The P&C industry is moving through a broad range of innovation with over $15 billion during 2021 in venture capital investment and scores of outside influences converging on this 100+ year industry like never before. Meanwhile, established carriers are pushing through multi-year legacy system transformations, heavily investing in innovation while striving to modernize core processes which have historically been manual and people centric. 

Each of these variables are pressuring insurers to lower operating costs while automating and launching new products to differentiate and compete in protecting market share with only a handful of carriers capable of gaining share. New products and revisions to existing insurance products demand calls for rapid speed to market vs. traditional launch times that typically span up to a year or longer. The insurance product development process is highly dependent on effective requirements management and constant cross-functional team collaboration, which is vital to avoid costly delays, defects, and premium refunding due to undetected errors. 


RELATED POST: A Guide to Requirements Elicitation for Product Teams


Challenging Remote Workforce Barriers

Insurers are highly people driven organizations and are well-known for having siloed organizations given the pervasive scale and specialized work teams. When it comes to developing and launching a new insurance product – it truly takes a village. Stakeholders and contributors span from several highly specialized areas, including actuarial, pricing, underwriting, legal, claims, marketing and distribution to name a few. Thus, collaboration does not always come naturally nor easily.  Associate engagement and company culture are top priorities and having the right tools and technology can make a big difference given that much of insurance product development relies on, legal research, specialized rate making expertise, approvals and decisions often made through emails and organized via spreadsheet tracking.  Some use collaboration platforms and shared drives, which can be helpful but lack versioning, baselining, uniformity and most importantly change and impact analysis due to ineffective live traceability.   

While carriers are adopting automation, much of the attention is on gaining new customers, services, distribution, and overall efficiency gain. Digitization, self-services, and artificial intelligence for predictive analytics are a few examples. New data sources, such as geospatial and personalized data and image analytics are being leveraged from underwriting to claims management. Automation of internal processes such as pricing (ratemaking) and product development have seen lesser insurtech funding and focus and tend to be less obvious or viewed as more complicated areas to solve in comparison. Leading insurance companies have recognized these processes must receive greater attention to drive competitiveness and increased speed to market.

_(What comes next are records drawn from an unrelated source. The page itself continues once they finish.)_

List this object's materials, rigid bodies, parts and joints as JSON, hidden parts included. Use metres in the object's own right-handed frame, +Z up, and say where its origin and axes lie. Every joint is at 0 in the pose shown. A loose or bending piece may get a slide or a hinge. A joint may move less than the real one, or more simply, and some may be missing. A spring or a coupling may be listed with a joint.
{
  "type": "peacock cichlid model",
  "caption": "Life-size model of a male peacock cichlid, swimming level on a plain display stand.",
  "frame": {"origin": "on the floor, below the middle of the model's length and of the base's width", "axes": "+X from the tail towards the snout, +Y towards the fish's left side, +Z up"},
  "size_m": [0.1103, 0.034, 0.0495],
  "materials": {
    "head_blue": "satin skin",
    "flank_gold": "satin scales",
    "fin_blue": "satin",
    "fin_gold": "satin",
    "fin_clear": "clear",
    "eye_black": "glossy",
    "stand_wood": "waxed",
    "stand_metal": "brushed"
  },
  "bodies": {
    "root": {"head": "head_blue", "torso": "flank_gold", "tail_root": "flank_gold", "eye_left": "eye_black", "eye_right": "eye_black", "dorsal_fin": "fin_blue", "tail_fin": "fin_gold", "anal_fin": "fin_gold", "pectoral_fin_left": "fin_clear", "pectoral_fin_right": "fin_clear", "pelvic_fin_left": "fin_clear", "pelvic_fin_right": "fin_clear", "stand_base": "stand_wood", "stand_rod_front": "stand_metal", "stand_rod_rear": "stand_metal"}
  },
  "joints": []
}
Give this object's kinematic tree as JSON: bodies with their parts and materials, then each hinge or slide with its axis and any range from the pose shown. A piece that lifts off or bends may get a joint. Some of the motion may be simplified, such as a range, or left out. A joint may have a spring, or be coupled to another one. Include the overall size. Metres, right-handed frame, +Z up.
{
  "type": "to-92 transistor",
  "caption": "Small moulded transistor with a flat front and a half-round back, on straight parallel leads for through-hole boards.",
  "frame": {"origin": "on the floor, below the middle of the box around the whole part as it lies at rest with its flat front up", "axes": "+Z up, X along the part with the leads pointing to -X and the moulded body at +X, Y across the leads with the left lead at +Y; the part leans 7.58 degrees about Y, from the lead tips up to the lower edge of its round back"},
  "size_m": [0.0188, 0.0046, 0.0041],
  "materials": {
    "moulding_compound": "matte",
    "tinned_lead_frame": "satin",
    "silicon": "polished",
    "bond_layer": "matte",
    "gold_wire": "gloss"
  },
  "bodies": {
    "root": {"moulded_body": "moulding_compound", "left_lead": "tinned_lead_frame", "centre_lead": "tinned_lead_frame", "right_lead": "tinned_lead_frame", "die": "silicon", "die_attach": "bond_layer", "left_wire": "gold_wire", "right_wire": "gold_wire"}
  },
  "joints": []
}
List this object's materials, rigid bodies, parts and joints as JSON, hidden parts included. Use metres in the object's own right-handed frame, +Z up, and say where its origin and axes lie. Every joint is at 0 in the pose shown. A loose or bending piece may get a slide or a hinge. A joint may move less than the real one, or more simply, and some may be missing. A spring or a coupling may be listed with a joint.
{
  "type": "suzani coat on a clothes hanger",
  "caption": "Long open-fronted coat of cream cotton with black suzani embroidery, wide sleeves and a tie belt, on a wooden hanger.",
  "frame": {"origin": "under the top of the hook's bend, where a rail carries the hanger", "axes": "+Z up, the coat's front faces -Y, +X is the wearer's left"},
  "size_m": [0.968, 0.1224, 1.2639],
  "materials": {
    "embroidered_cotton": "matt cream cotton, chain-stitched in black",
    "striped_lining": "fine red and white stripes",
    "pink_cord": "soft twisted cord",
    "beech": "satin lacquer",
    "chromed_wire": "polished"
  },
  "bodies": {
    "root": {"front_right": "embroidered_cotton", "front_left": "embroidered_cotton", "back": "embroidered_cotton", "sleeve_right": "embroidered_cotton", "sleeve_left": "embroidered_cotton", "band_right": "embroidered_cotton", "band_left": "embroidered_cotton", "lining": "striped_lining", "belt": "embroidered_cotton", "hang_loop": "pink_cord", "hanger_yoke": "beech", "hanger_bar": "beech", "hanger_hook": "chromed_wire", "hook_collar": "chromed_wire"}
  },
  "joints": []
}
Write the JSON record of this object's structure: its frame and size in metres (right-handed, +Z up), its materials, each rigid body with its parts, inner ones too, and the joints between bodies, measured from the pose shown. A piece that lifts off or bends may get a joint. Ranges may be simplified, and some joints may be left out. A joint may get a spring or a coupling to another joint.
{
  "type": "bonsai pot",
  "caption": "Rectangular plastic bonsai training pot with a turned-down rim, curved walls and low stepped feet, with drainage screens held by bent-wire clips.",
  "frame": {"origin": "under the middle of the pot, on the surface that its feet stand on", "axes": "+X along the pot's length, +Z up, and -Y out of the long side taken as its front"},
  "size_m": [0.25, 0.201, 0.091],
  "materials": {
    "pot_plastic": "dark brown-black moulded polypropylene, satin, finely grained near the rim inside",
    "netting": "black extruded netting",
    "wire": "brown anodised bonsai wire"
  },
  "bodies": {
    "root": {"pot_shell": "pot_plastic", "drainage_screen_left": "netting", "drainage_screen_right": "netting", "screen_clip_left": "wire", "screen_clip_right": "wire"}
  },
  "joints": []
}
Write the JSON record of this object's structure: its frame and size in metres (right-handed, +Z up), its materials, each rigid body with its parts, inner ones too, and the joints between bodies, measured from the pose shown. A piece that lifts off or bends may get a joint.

Speed to market and quickness to revise and modify products have many obvious benefits in today’s highly competitive P&C insurance marketplace.  Most would agree that the typical insurance policy itself is quite complicated. A look behind the scenes at the process of pricing, rate making and filings with respective state departments of insurance along with attendant policy administration and IT programming is where the real complications begin.  After all, insurance premiums are priced on an individualized basis by design. In other words, each consumer, or segment of customers more realistically, have differing risk profiles and thus different price points which can number in the thousands of different rates for a single product.  


RELATED POST: The Real Intent of Model-Based Systems Engineering (MBSE) – Keeping Up with Complexity


Industry Regulations

The US insurance industry is regulated on an individual state level through each respective department of insurance, responsible for approving products and regulating rates among other consumer protection focal areas. Additionally, each state has a bevy of insurance regulations, statutes and common laws and each insurer has differing marketing, regional considerations and so much more to balance when it comes to launching new products. With all of this in mind, it is easy to see how errors can be made or interpretations might differ, only to be discovered at a later time, which adds cost and increases regulatory scrutiny.  

 There is a lot to be said about doing things right the first time by being able to test, trace and apply impact analysis early and often. The consequences of product defects are most visible during so-called market conduct studies performed by departments of insurance which can result in penalties, fines, and premium refunds. Or, a carrier may self-discover a defect and proactively take measures. Either way, the amount of resources and efforts to identify root causes and deploy remediation measures are extremely costly and often harmful to the brand itself. Less visible scenarios can occur during product development cycles and simply result in time delays, re-work and fixes which account for the extra time to launch or altogether delay and avoid making revisions to existing products.  The stakes are high in terms of costs and missed opportunities. Insurers investing in tools and technologies to build insurance products better and more efficiently can enjoy a competitive advantage.